KXFG
- Menifee, California; United States;
- Broadcast area: Temecula, California, Fallbrook, California
- Frequency: 92.9 MHz (HD Radio)
- Branding: 92.9 K-FROG

Programming
- Language: English
- Format: Country music
- Affiliations: San Diego Padres

Ownership
- Owner: Audacy, Inc.; (Audacy License, LLC);
- Sister stations: KCBS-FM; KFRG; KNX; KNX-FM; KROQ-FM; KRTH; KTWV;

History
- First air date: March 1997
- Call sign meaning: Variation of K-Frog branding

Technical information
- Licensing authority: FCC
- Facility ID: 63912
- Class: A
- ERP: 6,000 watts
- HAAT: 100 meters (330 ft)
- Transmitter coordinates: 33°35′35″N 117°08′53″W﻿ / ﻿33.593°N 117.148°W

Links
- Public license information: Public file; LMS;
- Webcast: Listen live (via Audacy)
- Website: audacy.com/kfrog

= KXFG =

Radio station in Menifee, California

KXFG (92.9 FM) is a commercial country music radio station in Menifee, California, broadcasting to the Temecula area. KXFG is a simulcast of KFRG in San Bernardino, California. Its studios are in Riverside and the transmitter site for KXFG is in Murrieta.

KXFG broadcasts and HD Radio signal.

On August 17, 2006, KFRG became the only country radio station that could be heard in the Los Angeles area by default, as KZLA changed its programming format to rhythmic adult contemporary, until October 28, 2006, when KKGO changed its programming format from adult standards to country to fill void in the Los Angeles area.

KFRG had been focusing more on Orange County and Los Angeles area news and traffic since the demise of KZLA, but on February 23, 2007, KKGO moved its Country format and call letters to its FM sister station, thus bringing a full-powered FM Country music station back the nation's second largest radio market after a six-month absence.

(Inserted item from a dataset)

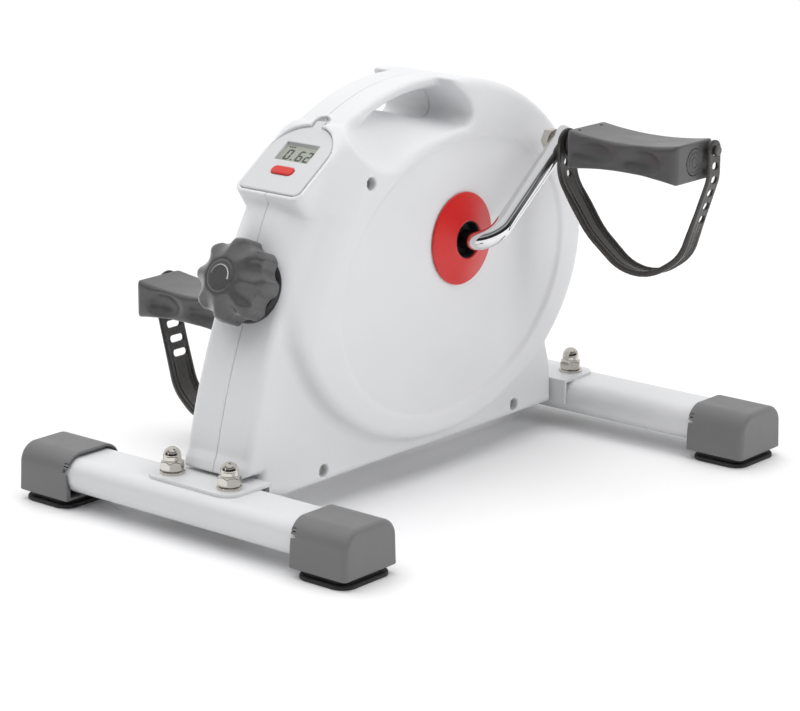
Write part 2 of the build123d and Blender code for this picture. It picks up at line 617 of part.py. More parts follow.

In October 2006, KFRG added the syndicated overnight program, After Midnite, from Premiere Radio Networks which is hosted by Blair Garner.

On February 2, 2017, CBS Radio announced it would merge with Entercom. The merger was approved on November 9, 2017, and was consummated on the 17th.

==Lake Elsinore Storm Baseball Games==
During Lake Elsinore Storm baseball games, KXFG formerly interrupted the KFRG simulcast to carry the team's play-by-play. It replaced XEPE-AM in 2009. As of 2018, Lake Elsinore Storm Baseball games have moved to KMYT.